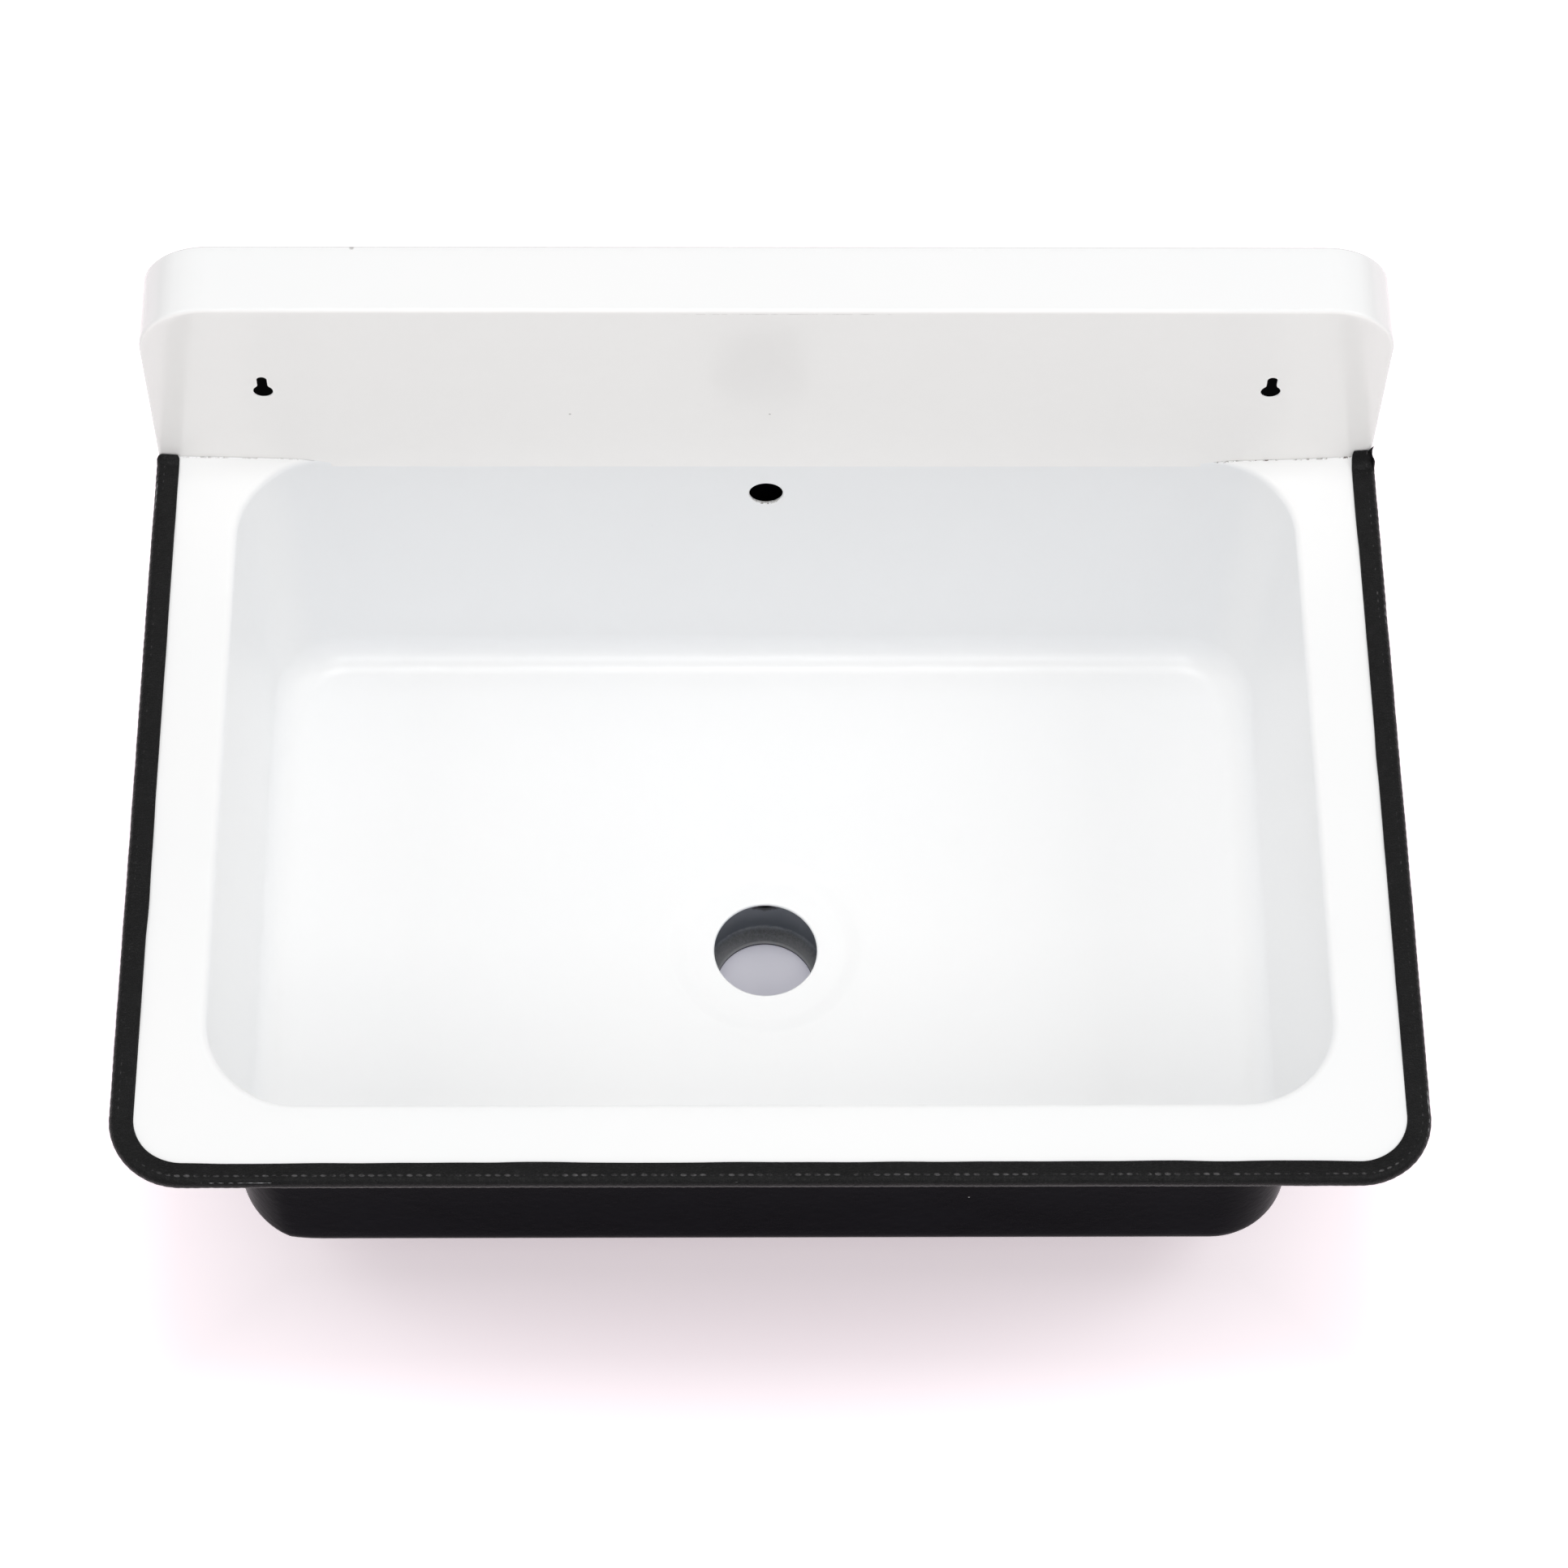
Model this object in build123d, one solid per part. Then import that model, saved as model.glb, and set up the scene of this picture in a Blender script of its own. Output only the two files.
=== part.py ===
from build123d import *
import math
import os

# Wall-hung bucket sink of enamelled steel sheet with a push-on edge trim, in millimetres.
# X runs along the wall, +Y goes back to the wall and +Z is up.
# The origin is midway between the two keyholes, on the front face of the splashback.

# Sheet and rim
sheet = 2.0                    # enamelled sheet of the basin and the splashback
rim_width = 34.0               # bowl's wall to the rim's outer edge, at the sides and the front
rim_corner_radius = 28.0       # front corners of the rim, seen from above
keyhole_above_rim = 50.0       # round end of a keyhole above the rim's top

# Bowl
opening_width = 448.0          # between the side walls at the rim
opening_reach = 306.0          # splashback face to the front wall at the rim
opening_corner_radius = 38.0   # bowl corners at the rim, seen from above
bowl_depth = 148.0             # rim's top to the floor
wall_draft = 2.0               # degrees that each wall leans inwards
lip_radius = 6.0               # bend from the rim down into the bowl
floor_radius = 15.0            # bend from the walls to the floor

# Drain
drain_from_face = 157.0        # splashback face to the centre of the drain
drain_hole_diameter = 45.0
recess_radius = 42.0           # edge of the shallow recess round the drain hole
recess_seat_radius = 35.0      # flat seat at the bottom of the recess
recess_depth = 2.5

# Overflow
overflow_hole_diameter = 14.4
overflow_below_rim = 25.0      # rim's top to the centre of the overflow hole
duct_sheet = 1.5
duct_width = 24.0              # clear width of the channel
duct_depth = 14.5              # clear depth of the channel
duct_headroom = 3.0            # channel above the overflow hole
duct_flange = 6.0              # welding flange beside the channel
duct_press_radius = 5.0        # outer edges of the channel

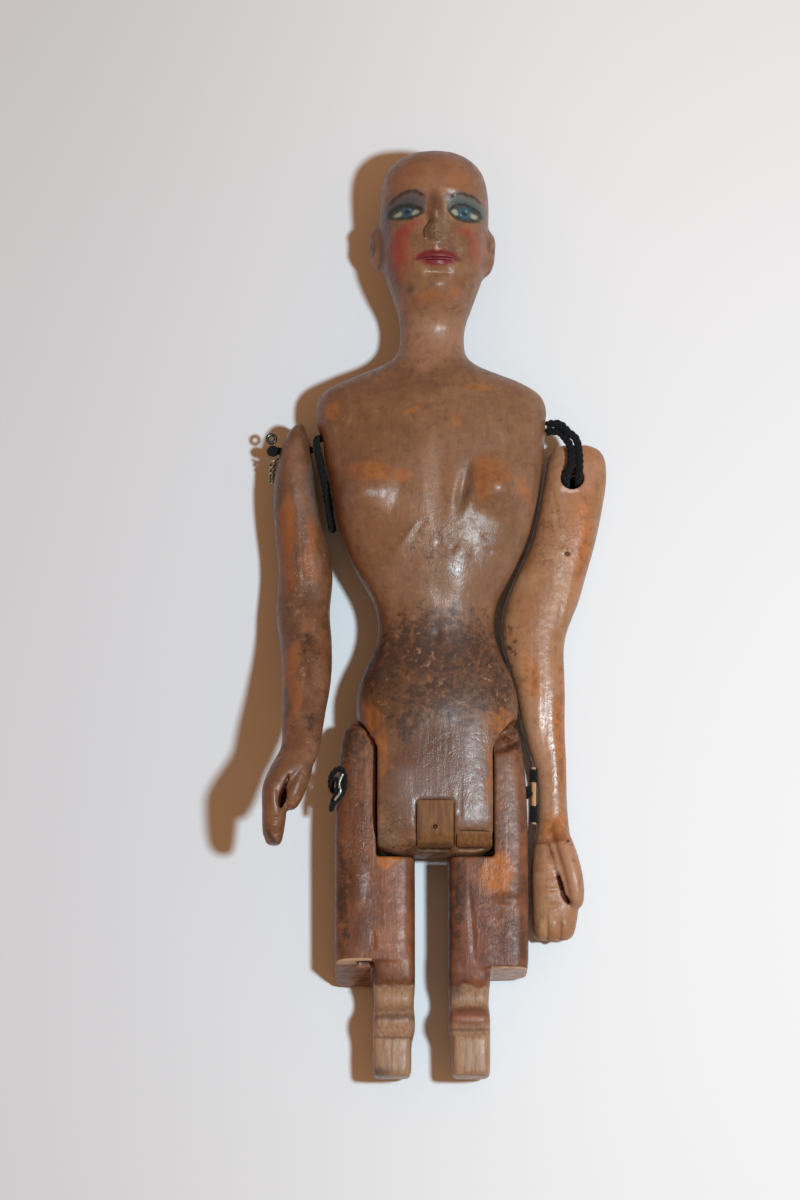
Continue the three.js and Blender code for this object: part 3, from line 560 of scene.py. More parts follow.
def spotField(points, spots, soft):
    # from 0 to 1, how far each point lies inside one of the oval spots
    field = np.zeros(len(points))
    for spot in spots:
        away = np.hypot(*inOval(points, *spot))
        share = np.clip((1 + soft - away) / (2 * soft), 0, 1)
        field = np.maximum(field, share * share * (3 - 2 * share))
    return field


def storeField(piece, name, values):
    kind, key = ("FLOAT", "value") if values.ndim == 1 else ("FLOAT_VECTOR", "vector")
    attribute = piece.data.attributes.new(name, kind, "POINT")
    attribute.data.foreach_set(key, values.astype(np.float32).ravel())


def layTints(piece, name, points, layers, share=1):
    # lays tints over each other, as one colour and how much of the paint below it covers
    colour, cover = np.zeros((len(points), 3)), np.zeros(len(points))
    for spots, soft, tint, strength in layers:
        mask = spotField(points, spots, soft) * strength * share
        colour = colour * (1 - mask)[:, None] + mask[:, None] * np.array(linear(*tint)[:3])
        cover = cover * (1 - mask) + mask
    storeField(piece, name + "Tint", colour / np.maximum(cover, 0.0001)[:, None])
    storeField(piece, name + "Cover", cover)


def layWearAndLight(piece, wearAndLight):
    # region tints, some of them painted highlights and shade, and fields of ground, grime with painted shade,
    # bare wood, crackle and shine
    drifting = readSkin(piece)[0]
    for size, amount in paintLook["regionDrift"]:
        drifting = shaken(drifting, size, amount)
    layTints(piece, "region", drifting, wearAndLight["regions"])
    fields = [spotField(drifting, wearAndLight[key], paintLook["wearSoft"]) for key in ("ground", "grimeAndShade", "bare")]
    storeField(piece, "wearAndLight", np.column_stack(fields))
    for key in ("crackle", "shine"):
        storeField(piece, key, spotField(drifting, wearAndLight[key], paintLook["patchSoft"]))


def storedField(tree, name, socket="Fac"):
    return addNode(tree, "ShaderNodeAttribute", attribute_name=name).outputs[socket]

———

• JOB
Please give an exact restatement of only the lines from the beginning of the material above to the line with "# The origin", inclusive.

• OUTPUT OF THE EXERCISE
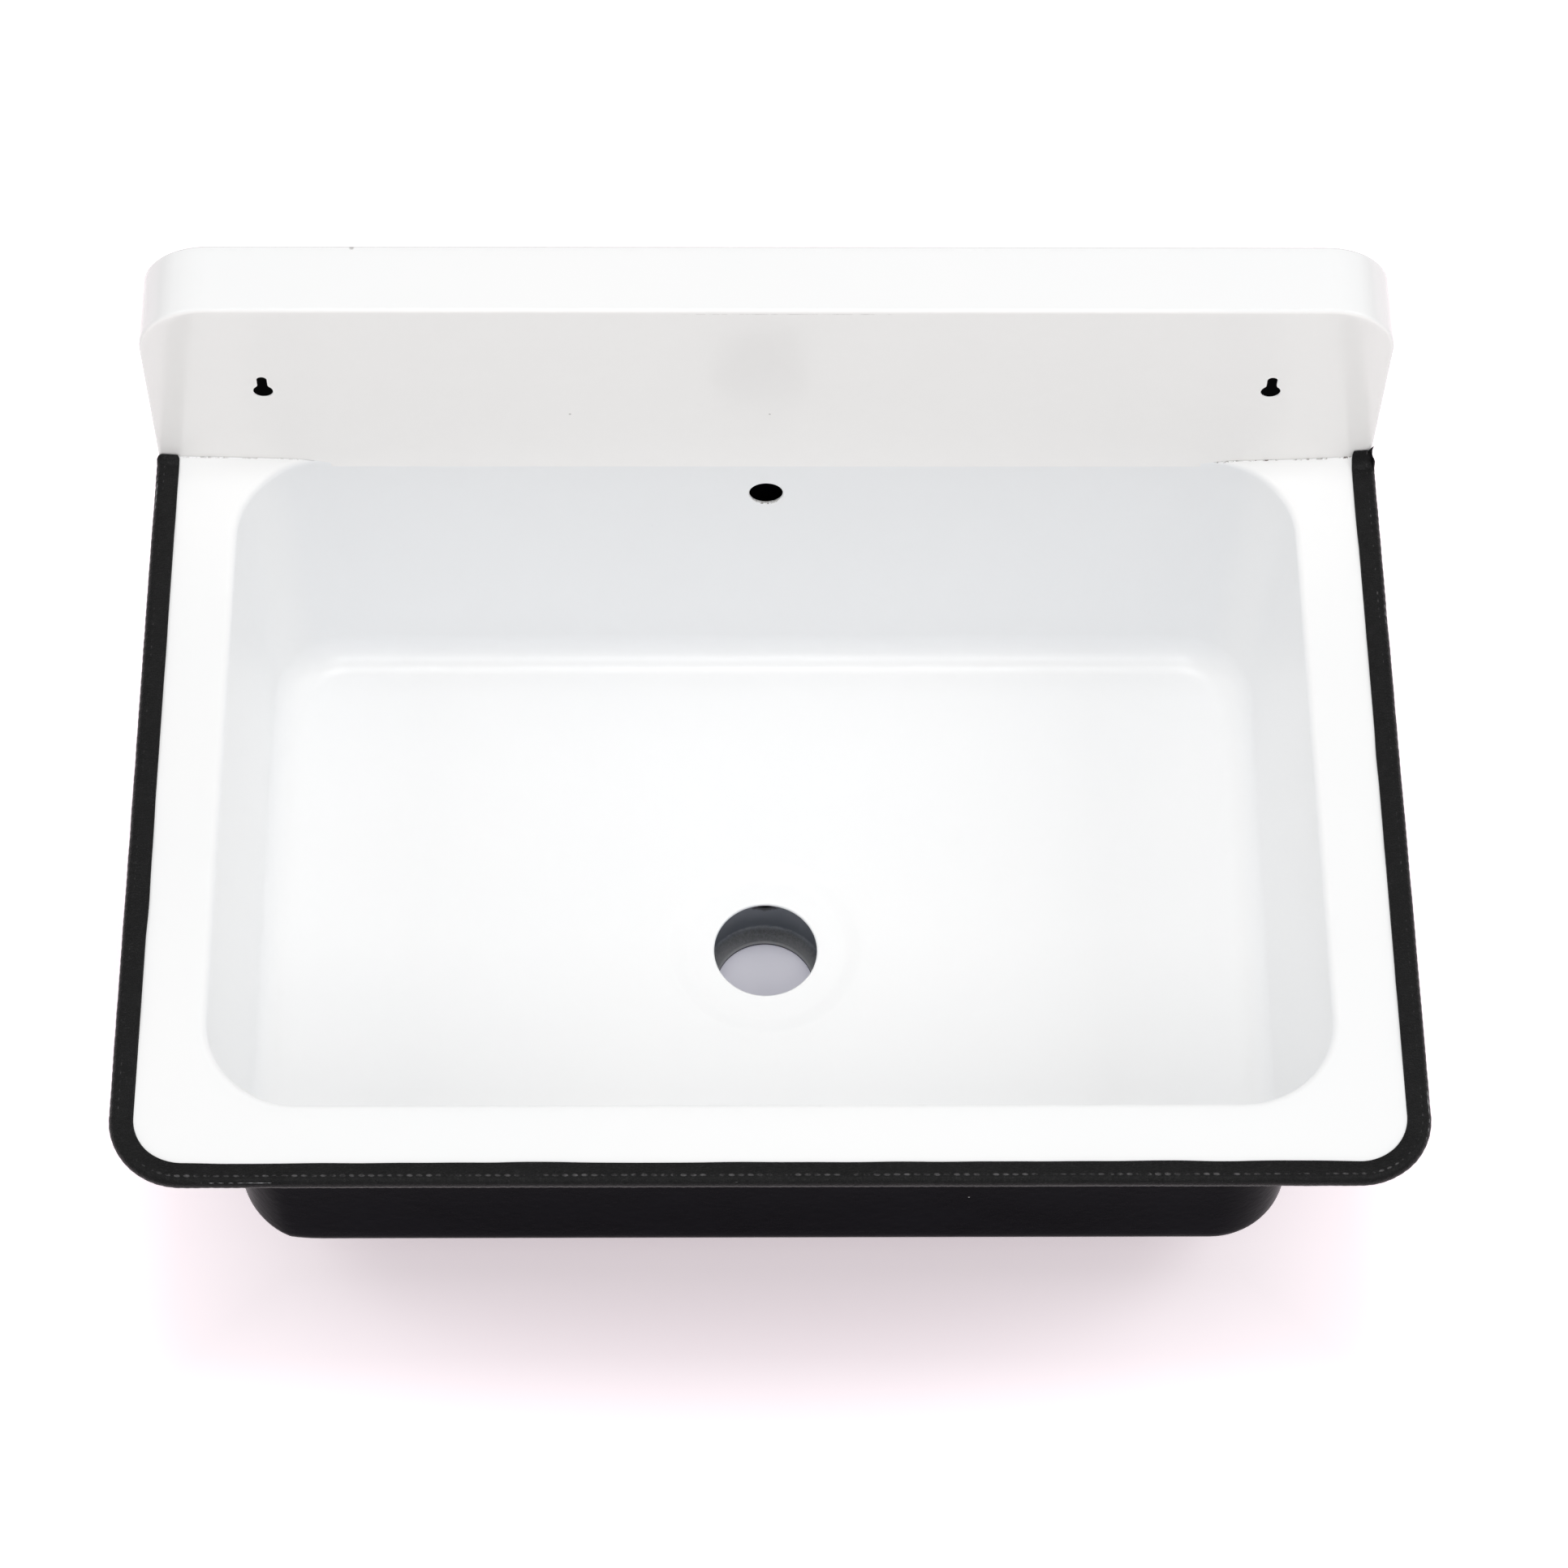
Model this object in build123d, one solid per part. Then import that model, saved as model.glb, and set up the scene of this picture in a Blender script of its own. Output only the two files.
=== part.py ===
from build123d import *
import math
import os

# Wall-hung bucket sink of enamelled steel sheet with a push-on edge trim, in millimetres.
# X runs along the wall, +Y goes back to the wall and +Z is up.
# The origin is midway between the two keyholes, on the front face of the splashback.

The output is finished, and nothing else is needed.